Third-party risk management, or TPRM, refers to the review, analysis or control of unforeseen circumstances arising from a business’s collaboration with third parties, such as vendors or suppliers. Through this process, enterprises can gain insights and establish procedures to manage potential economic loss.

Benefits of Third-Party Risk Management

Reduced Business Risk: A robust third-party risk management program reduces overall risk exposure by helping enterprises identify, assess, and mitigate risks associated with vendors, suppliers, partners, and other external parties.

Improved Compliance: Third-party risk management helps ensure vendors and partners comply with applicable laws, regulations, and contractual requirements, thereby helping an enterprise avoid regulatory infractions or penalties.

Enhanced Data Security: Assessing and monitoring third-parties helps safeguard sensitive data and intellectual property. Security practices, controls, and protocols are reviewed.

Better Performance: Ongoing monitoring and reviews of third-parties facilitates taking corrective actions to improve performance or terminate relationships when necessary.
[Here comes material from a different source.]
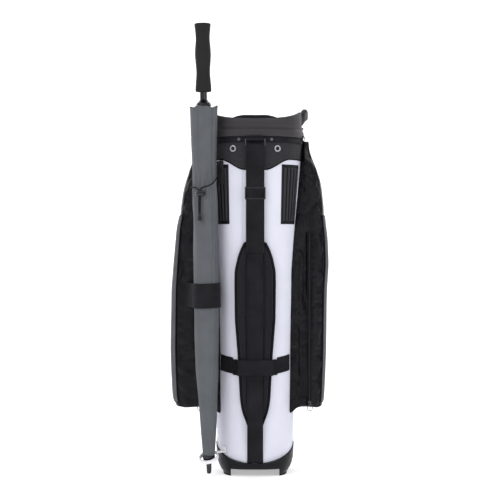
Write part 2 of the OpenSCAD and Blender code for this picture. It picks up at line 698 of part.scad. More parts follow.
// ---------- umbrella holder ----------
loop_z = 48;
loop_in_r = 20.5;
loop_wall_t = 220;
module umbrella_tip_loop() {
  c = umbrella_axis(loop_z) - [0, 0.8, 0];
  p = wall_pt(loop_wall_t, 67, 0.8);
  turn = wall_normal(loop_wall_t);
  reach = norm([c.x - p.x, c.y - p.y]) - loop_in_r - 0.6;
  aim = atan2(c.y - p.y, c.x - p.x);
  color(white) {
    translate(c) rotate([25, -12, 0]) rotate_extrude($fn = 64)
      translate([loop_in_r, -4]) square([3.6, 8]);
    translate([p.x, p.y, 55.5]) rotate([0, 0, aim]) translate([1, -5, 0]) cube([reach - 1, 10, 4]);
    translate(p) rotate([0, 0, turn]) translate([0, -8, -12]) cube([2.4, 16, 15]);
  }
}
strap_z = [411, 470];
strap_loop_r = 33.1;
strap_web_t = 2;
module umbrella_strap_flap() {
  c = umbrella_axis(440);
  color(black) translate([0, 0, strap_z[0]]) linear_extrude(strap_z[1] - strap_z[0])
    strip(concat(
      [for (a = [14 : -14 : -168]) [c.x, c.y] + strap_loop_r * [cos(a), sin(a)]],
      [[-152.6, -106], [-155.6, -94], [-161, -82], [-168.6, -72], [-178, -65.5], [-187, -61]]),
      strap_web_t);
}
hinge_a = 20;
module umbrella_strap_base() {
  c = umbrella_axis(440);
  h = [c.x, c.y] + strap_loop_r * [cos(hinge_a), sin(hinge_a)];
  color(black) translate([0, 0, strap_z[0]]) linear_extrude(strap_z[1] - strap_z[0])
    strip([[h.x - 0.2, h.y + 0.9], [h.x + 0.1, h.y + 4], [h.x + 0.5, h.y + 12],
           [h.x + 1.5, h.y + 22.4]], strap_web_t);
}
module cord_anchor_patch() {
  columns = 6;
  color(charcoal) wall_patch(712, 768, -138.2, -126.6, -138.2, -126.6, 4.1,
                             [for (i = [0 : columns]) 6.1]);
}
// Elastic cord: two legs round the canopy that meet in the lock and hang down to the bell end
cord_front_route = [
  [-90, -98, 748], [-86, -104, 747.5], [-84.4, -112, 745], [-85.4, -121, 740],
  [-88.6, -130, 732.5], [-93.2, -137.6, 724], [-98.2, -143, 715.5], [-104.4, -146.8, 709.5],
  [-112, -149.8, 705.5], [-120, -151.8, 703], [-126.5, -152.6, 701],
  [-130.4, -152.9, 698], [-131.9, -153, 693], [-131.9, -153, 686], [-131.9, -153, 672],
  [-131.9, -153, 656], [-131.9, -153, 640]];
cord_back_route = [
  [-93.4, -90.8, 738], [-99, -85.4, 731], [-107, -81, 724], [-117, -79, 717],
  [-127, -80.5, 711], [-137, -85.5, 707], [-145.5, -92.5, 704], [-151.5, -101, 703],
  [-155, -111, 702], [-156, -121, 702], [-154.5, -131, 702], [-150, -140, 702],
  [-143.6, -147.5, 701], [-137.6, -151.5, 698], [-135.1, -153, 693], [-135.1, -153, 686],
  [-135.1, -153, 672], [-135.1, -153, 656], [-135.1, -153, 640]];
module umbrella_cord_front() { color(black) tube(smooth_line(cord_front_route, 2), cord_d); }
module umbrella_cord_back() { color(black) tube(smooth_line(cord_back_route, 2), cord_d); }
lock_c = [-132, -153, 686.5];
lock_r = 6.6;
module cord_lock_body() {
  color(black) translate(lock_c) difference() {
    union() {
      translate([-5, 0, 0]) rotate([0, 90, 0]) cylinder(h = 13, r = lock_r, $fn = 48);
      translate([-5, 0, 0]) sphere(lock_r, $fn = 48);
    }
    translate([-1.5, 0, -10]) cylinder(h = 20, r = 3.5, $fn = 40);
    translate([3.2, 0, 0]) rotate([0, 90, 0]) cylinder(h = 10, r = 4.38, $fn = 40);
  }
}
module cord_lock_button() {
  color(charcoal) translate(lock_c) {
    translate([6.6, 0, 0]) rotate([0, 90, 0]) cylinder(h = 6, r = 4.3, $fn = 40);
    translate([11.4, 0, 0]) rotate([0, 90, 0]) cylinder(h = 2.2, r = 5.6, $fn = 40);
  }
}
module cord_end() {
  color(black) translate([-133.5, -153, 621]) {
    cylinder(h = 13, r1 = 6.2, r2 = 3.6, $fn = 32);
    translate([0, 0, 13]) cylinder(h = 6, r = 3.6, $fn = 32);
  }
}

rubber_sole();
base_moulding();
liner_tube();
body_shell();
spine_stay();
divider_panels();
divider_top();
collar();
side_handle_right();
side_handle_left();
front_handle();
collar_trim_band();
yoke();
eyelets();
hood_snaps();
ring_anchor_tab();
strap_ring();
strap_webbing_upper();
strap_slider();
shoulder_pad();
strap_webbing_lower();
strap_keeper();
cross_band();
ribbed_panel_right();
ribbed_panel_left();
side_pocket_right();
side_pocket_left();
pocket_face_right();
pocket_face_left();
side_zips();
side_zip_slider_right();
side_zip_slider_left();
pull_ring_right();
pull_ring_left();
ball_pocket();
cooler_pocket();
accessory_pocket();
front_zips();
ball_zip_slider();
cooler_zip_slider();
accessory_zip_slider();
ball_zip_pull();
cooler_zip_pull();
accessory_zip_pull();
umbrella_tip_loop();
umbrella_strap_base();
umbrella_strap_flap();
cord_anchor_patch();
umbrella_cord_front();
umbrella_cord_back();
cord_lock_body();
cord_lock_button();
cord_end();
umbrella_grip();
umbrella_housing();
umbrella_button();
umbrella_shaft();
umbrella_ribs();
umbrella_canopy();
umbrella_ferrule();
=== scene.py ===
"""Golf cart bag with a closed umbrella: how it looks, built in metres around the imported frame."""
import math

import bmesh
import bpy
import numpy as np
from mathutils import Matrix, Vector


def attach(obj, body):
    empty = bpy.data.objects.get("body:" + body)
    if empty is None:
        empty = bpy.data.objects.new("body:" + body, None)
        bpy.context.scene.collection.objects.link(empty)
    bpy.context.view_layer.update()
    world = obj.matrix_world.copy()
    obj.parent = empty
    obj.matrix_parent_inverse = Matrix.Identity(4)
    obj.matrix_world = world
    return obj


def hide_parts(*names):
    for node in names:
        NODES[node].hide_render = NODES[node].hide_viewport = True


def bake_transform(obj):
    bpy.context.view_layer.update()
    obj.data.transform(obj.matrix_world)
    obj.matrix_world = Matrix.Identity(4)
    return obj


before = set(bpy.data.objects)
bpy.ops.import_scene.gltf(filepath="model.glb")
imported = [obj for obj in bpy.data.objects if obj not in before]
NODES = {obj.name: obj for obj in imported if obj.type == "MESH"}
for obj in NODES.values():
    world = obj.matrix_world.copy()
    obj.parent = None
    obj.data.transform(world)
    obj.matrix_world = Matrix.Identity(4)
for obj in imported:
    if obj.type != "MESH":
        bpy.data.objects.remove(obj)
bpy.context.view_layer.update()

# ---------- driving dimensions, in millimetres ----------
BASE_W, TOP_W = 94, 117         # half widths of the body above the base and under the collar
BASE_Z, COLLAR_Z = 60, 826      # heights where those two half widths apply
DEPTH = 1.06                    # depth of the plan outline divided by its width
SQUARE = 2.4                    # exponent of the plan outline, 2 is an ellipse
RIM_SIDE_Z = 896                # top of the collar at the sides
POCKET_LOW, POCKET_FULL, POCKET_TOP = 163.5, 745, 822   # side pocket: foot, end of its full part, tip
PANEL_W, PANEL_H, PANEL_Z = 60, 145, 614                # ribbed panel: width, height, foot
SIDES = ((1, "right"), (-1, "left"))


# ---------- shape of the bag ----------
def bent(v):
    return np.sign(v) * np.abs(v) ** (2 / SQUARE)


def half_w(z):
    return BASE_W + (TOP_W - BASE_W) * (np.minimum(z, COLLAR_Z) - BASE_Z) / (COLLAR_Z - BASE_Z)


def outline(t, a):
    """The plan outline of half width a at the angles t, in degrees from +X."""
    r = np.radians(t)
    return a * bent(np.cos(r)), DEPTH * a * bent(np.sin(r))


def wall(t, z, off=0.0):
    """Points on the body's wall: t in degrees from +X, z up, off outwards."""
    t, z, off = np.broadcast_arrays(np.asarray(t, float), z, off)
    x, y = outline(t, half_w(z) + off)
    return np.stack([x, y, z], -1)


def wall_t(x, z):
    """Angle of the spine side's wall at x and z."""
    q = np.degrees(np.arccos((np.abs(x) / half_w(z)) ** (SQUARE / 2)))
    return -np.where(np.asarray(x) < 0, 180 - q, q)


def sided(t, s):
    """The angle itself on the right side and its mirror on the left."""
    return t if s > 0 else 180 - t


def wall_normal(t):
    c, s = outline(t, 1.0)
    q = SQUARE - 1
    n = np.stack([np.sign(c) * np.abs(c) ** q, np.sign(s) * np.abs(s / DEPTH) ** q / DEPTH,
                  np.full(np.shape(c), -0.03)], -1)
    return unit(n)


def ease(s):
    u = np.clip(s, 0, 1)
    return u * u * (3 - 2 * u)


def ramp(v, a, b):
    return np.clip((v - a) / (b - a), 0, 1)


def soft_lookup(z, table, spread=(-14, -7, 0, 7, 14)):
    """Value of a (z, value) table, averaged over the heights z + spread."""
    return sum(np.interp(z + d, table[:, 0], table[:, 1]) for d in spread) / len(spread)


def rolled(near_edge):
    """Height of a rounded edge, from 0 on the edge to 1 where near_edge reaches 1."""
    return np.sqrt(np.clip(1 - (1 - np.clip(near_edge, 0, 1)) ** 2, 0, 1))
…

This optimizes costs and service levels.

Increased Resilience: Contingency plans for third-party failures or business disruptions improve resilience. This ensures enterprises have backup providers, exit plans, and other risk mitigation strategies ready to be implemented.

TPRM should ideally begin with an enterprise identifying any critical third-party relationships that it relies upon for supplies or sourcing. Third-party risk management as a key organizational strategy enables enterprises to optimize performance across a range of supply and demand outcomes.